E depois de um passeio de barco pelo lago, é tempo de almoçar e experimentar o vinho, uma mistura de várias castas: Touriga Nacional, Aragonês, Alicante Bouschet e Cabernet Sauvignon. A cada conviva são dados dois copos, ambos com o mesmo vinho, a reserva Conde d’Ervideira 2014. As diferenças? O primeiro estagiou em barricas de carvalho francês e foi engarrafado. O segundo também, mas depois estagiou dentro de água. Se as garrafas são iguais, os rótulos nem por isso: o primeiro é tradicional com letras douradas num fundo negro; o segundo é branco com linhas que lembram a paisagem onde o vinho estagiou.
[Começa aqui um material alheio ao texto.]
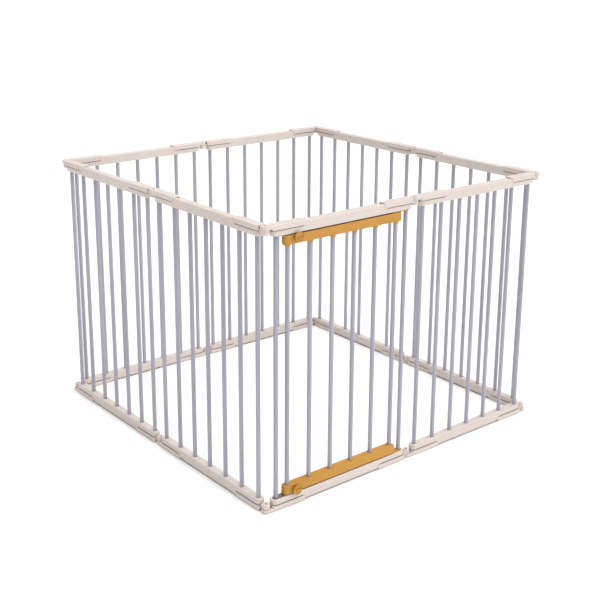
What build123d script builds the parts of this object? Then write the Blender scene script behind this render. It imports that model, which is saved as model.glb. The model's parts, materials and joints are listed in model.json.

Olhando para os copos também se notam diferenças: o primeiro é um vinho com um tom mais castanho, o segundo é bordeaux. E por fim o sabor: o primeiro é um vinho tipicamente alentejano, mais complexo, mais forte; o segundo é um vinho redondo, mais suave e elegante. Os preços também são distintos: o primeiro custa 14 euros; o segundo 19,50 euros. À venda apenas em garrafeiras e restaurantes, e não em supermercados.

Duarte Leal da Costa percorre as mesas do restaurante do Amieira Marina, curioso, perguntando pelas reacções. Fica feliz pela opinião mais ou menos unânime. “O novo [o vinho de água] tem potencial de envelhecimento”, atira. O segredo? “Aqui o grande efeito não é pôr dentro de água, mas a pressão”, explica.

Quando as garrafas chegam à superfície são vistas uma a uma, antes de se lhes por o rótulo, para verificar se está tudo bem, se não há lacres partidos – o lacre vermelho que as protegeu, perdeu a cor brilhante e é agora de um cor-de-laranja baço –, rolhas dentro da garrafa ou alguma quebrada. Uma pequeníssima percentagem, assegura.

O director-geral congratula-se pela inovação que tem associado à marca. A Ervideira foi a primeira, em 2009 a criar um vinho branco com castas tintas, o Invisível. Foi a primeira a certificar espumantes no Alentejo. “O nosso trabalho é ir sonhando”, conclui, por isso agradece à mãe a oportunidade que lhes dá, a ele e a Nelson Rolo para sonharem.